= Boris Kuznetsov (lawyer) =

Russian lawyer

Boris Avramovich Kuznetsov (Кузнецов, Борис Аврамович, born 1944) is a prominent Russian lawyer who has acted in many notable criminal and human rights cases, and who has been persecuted by the Russian authorities. He left Russia in 2007 and in February 2008 was granted asylum in the US. His absence caused the case against him to be suspended in April. It was restarted in July, before again being abandoned in May 2009. He has sought redress against the Russian authorities in the European Court of Human Rights.

==Biography==
Kuznetsov represented the families of the 118 sailors killed in the Kursk nuclear submarine; relatives of murdered journalist Anna Politkovskaya; the scientist Igor Sutyagin, who was jailed on espionage charges; NGO director Manana Aslamazyan; and many others. In 1990 Kuznetsov also represented KGB General Oleg Kalugin in his lawsuit against USSR president Mikhail Gorbachev, who had stripped Kalugin of awards and the rank of general for exposing of KGB operations.

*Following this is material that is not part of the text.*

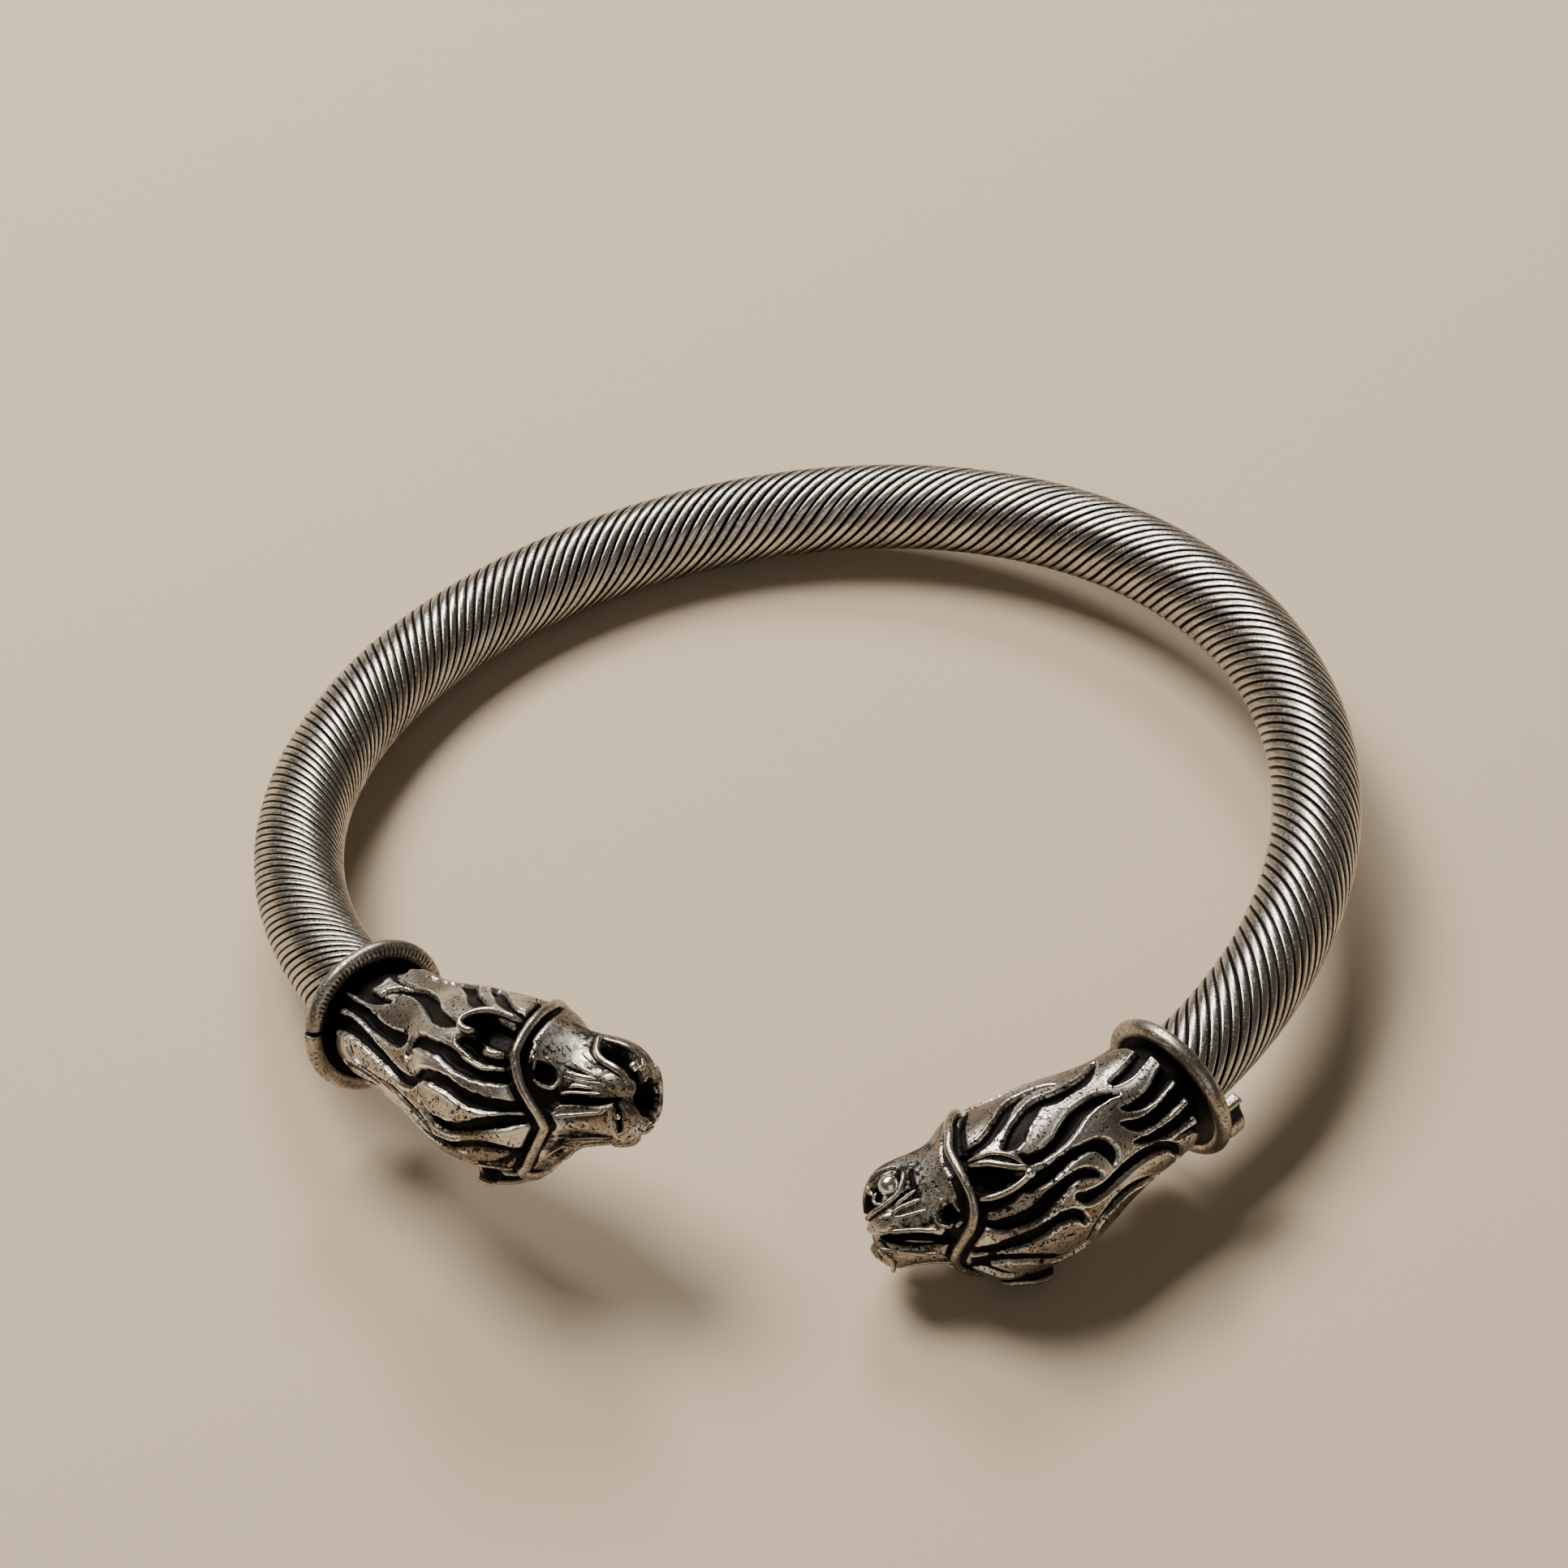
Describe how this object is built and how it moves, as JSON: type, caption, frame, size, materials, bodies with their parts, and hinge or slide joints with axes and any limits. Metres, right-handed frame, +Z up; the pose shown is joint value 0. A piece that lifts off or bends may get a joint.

In the course of defending his client, Federation Council member Levon Chakhmakhchyan, he submitted a document to the Russian Constitutional Court about the Russian Federal Security Service's illegal wiretaps of Chakhmakhchyan's phone conversations. Based on that, Kuznetsov was prosecuted for allegedly revealing state top secrets. The criminal case against Kuznetsov was initiated on the personal request of Federal Security Service director Nikolai Patrushev.

Kuznetsov responded: "I was simply carrying out my duty.... I found documents that talked about wiretapping not just a common citizen, but a member of the Federation Council. I did as much as I could to make sure that fact was exposed and proven. And it was precisely that memorandum, marked 'secret,' that contained evidence that [security services] knew who they were eavesdropping on. And I sent it not to [Israel's] Mossad [intelligence agency] or the CIA, but to the Constitutional Court."

According to Kuznetsov, he was wrongly accused for angering the FSB: "I think there was an element of revenge in this for the book I published two years ago, but most probably it was done to exclude me from several cases, such as the case of [Educated Media Foundation chief] Manana Aslamazyan," Kuznetsov said. "I also represent the interests of [Anna] Politkovskaya's family; I don't rule out that it had to do with the case of Vladimir Khutsishvili, accused of killing [former Rosbiznesbank chief] Ivan Kivelidi, because it's perfectly plain that security services were involved in those cases in one way or another."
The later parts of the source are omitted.